In 1985, ASUAG-SSIH underwent a name change to Société Suisse de Microélectronique et d'Horlogerie - SMH. He half-jokingly clamed it stood for Sa Majesté Hayek (His Majesty Hayek) and became its chief executive and chairman. Apart from Omega and Swatch, the group encompassed Longines, Rado, Tissot, Certina, Mido, Jaquet Droz, Hamilton, Pierre Balmain, Calvin Klein and Lanco. It bought Blancpain and Glashutte Original. In 1999, Hayek acquired the prestigious but moribund 235-year-old brand Breguet from a consortium in Bahrain. He became its chief executive as well and took much pride in burnishing the reputation of the watch which had graced the wrists of Napoleon, Churchill, Pushkin and one of the tsars. He told the Wall Street Journal: "We are talking about certain luxuries that you can afford. It is like having a Gauguin at home."

His home was beside a lake in the village of Meisterschwanden, near Zurich. Marianne, his wife of six decades, had converted a two-and-a-half acre plot into a public playground, where he delighted in the sounds of birds singing and children playing.
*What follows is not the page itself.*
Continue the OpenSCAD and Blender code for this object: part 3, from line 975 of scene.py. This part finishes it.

Hayek's appreciation of beauty extended beyond his wrist. Through Breguet, he sponsored the restoration of the Royal Hall in Harrogate - Britain's only remaining European-style Kursaal, having earlier spent US$8 million in restoring the Petit Trianon in Versailles. The latter seemed perfectly appropriate as one of the first Breguet was a gift to Marie Antoinette.
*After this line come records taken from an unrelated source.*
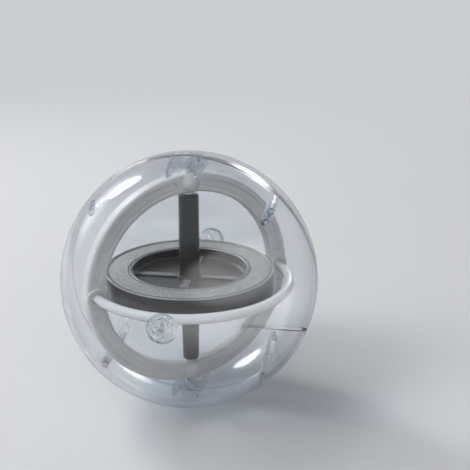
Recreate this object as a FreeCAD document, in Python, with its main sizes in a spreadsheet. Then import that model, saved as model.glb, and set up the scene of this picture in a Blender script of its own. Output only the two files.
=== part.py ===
import FreeCAD, Part
import math
import os
import re
import Sketcher

# A toy gyroscope held inside a clear plastic ball.
#
# The origin is the centre of the ball and of the rotor. +Z runs up the rotor's axle. The ring frame
# stands in the XZ plane with its front at -Y. The ball parts in an upright plane through the axle,
# and each half is drawn with that plane as XZ, then turned about the axle by seam_turn.

# Driving dimensions in millimetres, counts, and angles in degrees.
SIZES = {
    # Clear ball
    "ball_radius": 45.0,
    "ball_wall": 1.6,
    "seam_turn": -37.0,
    "seam_gap": 0.1,
    "lap_length": 1.6,
    "lap_clearance": 0.05,
    "key_count": 14,
    "key_width": 1.6,
    "key_length": 1.2,
    "key_proud": 0.35,
    "pole_boss_radius": 4.85,
    "pole_boss_height": 2.4,
    "pole_recess_radius": 3.0,
    "pole_recess_depth": 1.2,
    "pole_tube_radius": 1.95,
    "pole_hole_radius": 0.85,
    "post_gap": 0.35,
    "post_angle": 45.0,
    "post_radius": 1.7,
    "peg_radius": 1.0,
    "peg_reach": 7.0,
    "peg_clearance": 0.1,
    "peg_tip_chamfer": 0.35,
    "fin_spacing": 8.0,
    "fin_thickness": 1.0,
    "fin_length": 11.0,
    "fin_clearance": 0.45,
    "cradle_depth": 3.4,
    "cradle_reach": 1.5,
    "socket_clearance": 0.1,
    "slot_width": 0.8,
    "slot_start_across": 23.7,
    "slot_seam_drop": 16.7,
    "slot_rise": 24.4,
    # Ring frame
    "ring_room": 6.6,
    "ring_width": 6.4,
    "ring_depth": 4.8,
    "ring_rounding": 0.9,
    "channel_count": 4,
    "channel_width": 2.6,
    "channel_depth": 0.5,
    "channel_margin": 6.6,
    "boss_radius": 4.0,
    "boss_shoulder_angle": 48.0,
    "collar_radius": 1.9,
    "collar_gap": 0.4,
    "collar_curve": 1.5,
    "lug_radius": 3.6,
    "lug_proud": 0.6,
    "lug_rounding": 0.4,
    "lug_groove_radius": 2.6,
    "lug_groove_width": 0.45,
    "lug_groove_depth": 0.4,
    "hoop_inset": 0.2,
    "hoop_rod_radius": 1.65,
    "hoop_clearance": 0.25,
    # Swivel studs and bearing cups
    "foot_ball_radius": 2.2,
    "foot_ball_depth": 3.3,
    "neck_radius": 1.5,
    "flange_radius": 2.6,
    "flange_thickness": 1.2,
    "seat_clearance": 0.02,
    "cup_radius": 2.0,
    "cup_length": 3.5,
    "cup_proud": 0.15,
    "cup_bore_depth": 1.9,
    "cup_point_radius": 0.2,
    "bearing_clearance": 0.05,
    # Rotor
    "rotor_room": 2.4,
    "rotor_top": 4.6,
    "rotor_bottom": 4.4,
    "outer_lip_width": 1.2,
    "rim_width": 9.6,
    "inner_lip_width": 1.3,
    "lip_rounding": 0.5,
    "rim_floor_thickness": 1.4,
    "web_thickness": 1.2,
    "rib_count": 4,
    "rib_width": 1.6,
    "rib_height": 1.3,
    "rib_turn": 53.0,
    "hub_radius": 4.4,
    "weight_sunk": 0.4,
    "weight_chamfer": 0.3,
    "tube_gap": 0.35,
    "tube_end_chamfer": 0.4,
    "upper_tube_base_radius": 3.65,
    "upper_tube_end_radius": 3.5,
    "lower_tube_base_radius": 3.4,
    "lower_tube_end_radius": 2.9,
    "spigot_radius": 2.0,
    "spigot_gap": 0.1,
    "string_hole_radius": 0.9,
    "string_hole_height": 12.0,
    "string_hole_turn": -25.0,
    "pin_radius": 1.0,
    "pin_seat_depth": 8.0,
    "pin_tip_radius": 0.15,
    "pin_tip_gap": 0.1,
    # Cuts run past the surfaces that they open by this much
    "overrun": 2.0,
}

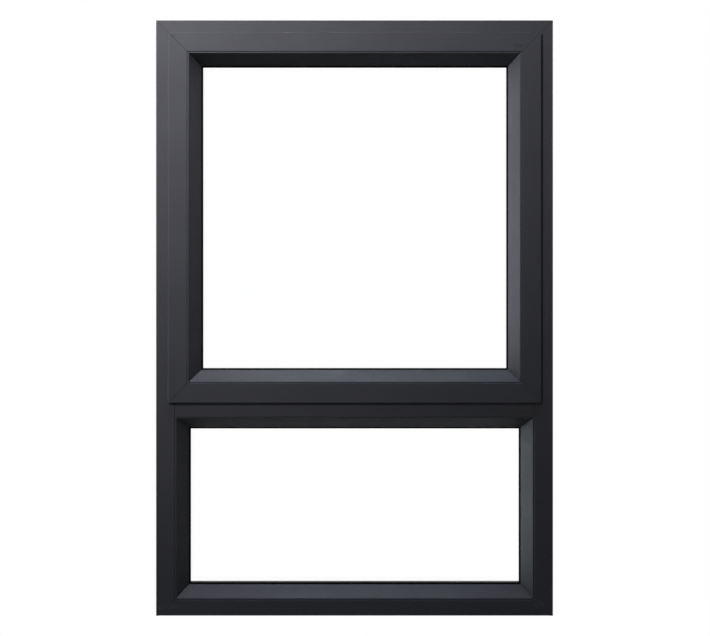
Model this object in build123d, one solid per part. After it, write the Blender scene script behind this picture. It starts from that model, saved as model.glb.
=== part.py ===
from build123d import *
import os
from collections import namedtuple

# Top-hung window in aluminium extrusions: an outward-opening sash over a fixed light.
# X runs along the width, +Z is up and the outdoor side faces -Y, in millimetres.
# The origin is on the underside of the sill, in the middle of its width and depth.
# Every section is drawn in u and v: u runs inwards from a member's outer edge and v
# from its outdoor face towards the room.

# Outer frame: one extrusion for the head and jambs, and a slimmer one for the sill
frame_width = 600.0
frame_height = 900.0
frame_depth = 60.0
frame_face = 28.0
sill_face = 23.5
wall = 1.6
web_place = 31.0
outer_radius = 1.0
edge_radius = 0.5

# Grooves along the outside of the frame that take fixing lugs
lug_place_front = 8.0
lug_place_back = 46.0
lug_mouth = 6.0
lug_lip = 1.2
lug_room = 1.6
lug_undercut = 1.5

# Transom, butted between the jambs
transom_top = 332.0
transom_face = 31.0
butt_gap = 0.5

# Sash, one extrusion on all four sides, lapping over the frame
sash_proud = 4.0
sash_face = 29.0
sash_lap = 9.5
stay_cavity = 11.0
flange_wall = 1.4
sash_back_gap = 2.5
sash_stop_gap = 2.0
sash_stop_depth = 9.0
mitre_gap = 0.2

# Glazing, the same in the sash and in the fixed light
pane = 4.0
pane_space = 12.0
glass_edge_gap = 6.0
gasket = 3.0
gasket_lip = 2.6
inner_gasket_lip = 1.0
gasket_heel = 3.2
spacer_height = 7.0
spacer_edge = 2.5

# Stop on the room side, lower than the bead so that it hides behind it
stop_height = 14.5

# Splayed glazing bead, clipped in from outdoors
bead_width = 18.5
bead_depth = 22.0
bead_wall = 1.3
bead_gap = 0.2
bead_recess = 1.0
nose_width = 2.2
nose_radius = 0.8
bead_heel = 1.2

# Groove in the rebate floor that takes the bead's hooked foot
slot_place = 11.0
slot_width = 3.0
pocket_depth = 3.6
pocket_side = 0.9
pocket_hook_room = 2.4
pocket_wall = 1.2
foot_wall = 1.6
foot_gap = 0.4
hook_reach = 1.6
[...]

Hayek liked to display what he called "an exaggerated amount of self-confidence". "I want to look in my mirror every morning and say, 'You're great'." In a country where discretion and a certain blandness are viewed as virtues, he was bold and outspoken, especially in regard to that other cherished Swiss institution, banking. The cover of Swatch's 2008 annual report read: "Warning! This publication is not recommended for the acrobats and jugglers in today's financial circus." Hayek told an interviewer: "In Switzerland you don't criticise banks very easily. I have always criticised them. I don't need them; 1957 was the first and last time in my life that I took a loan from a bank or anyone else. I am not going to be manipulated or controlled by them." He regarded so many of Europe's large institutions as rigid as prisons. "We kill too many good ideas by rejecting them without thinking about them, by laughing at them," he said.

Not all of his visionary ventures were triumphs. He saw his idea for a compact two-seater, inner-city hybrid car come to reality. The Smartcar, originally dubbed the Swatchmobile, was launched in 1998 in conjunction with Mercedes. However, sales slumped and eventually Mercedes bought him out, modified the design and raised the price. He continued to embrace innovation. A recent venture was Belenos Clean Power, an alternative energy development company, whose fellow director is a sometime Swiss resident, George Clooney.

This year Forbes magazine ranked Hayek 232 on its list of the world's billionaires, with assets valued at $3.9 billion (Dh14.3bn). In 2008, Swatch stood as the leading global watchmaker, with 19 brands, 5,000 stores, 26,000 employees, sales of 300 million and profits of more than $720 million. And yet his grandson, Marc, chief executive of Blancpain, told the Wall Street Journal recently how his grandfather used to make him go out into a field and catch mice - their canton was paying half a franc for each one. The grandson of a billionaire catching mice for a bounty? "He was teaching me that no matter how wealthy you are, you have a responsibility to the community."

The standard answer Hayek would give to questions about his retirement plans was: "Have you ever asked Picasso when he will stop painting?" Although he had stepped down as chief executive of the Swatch Group in 2002 in favour of his son - also Nicolas - he remained chairman. His daughter, Nayla, also on the board, has been named as the company's new chairwoman. The face of Swatch and the man who put Switzerland on more wrists than others, died as he had lived - at work.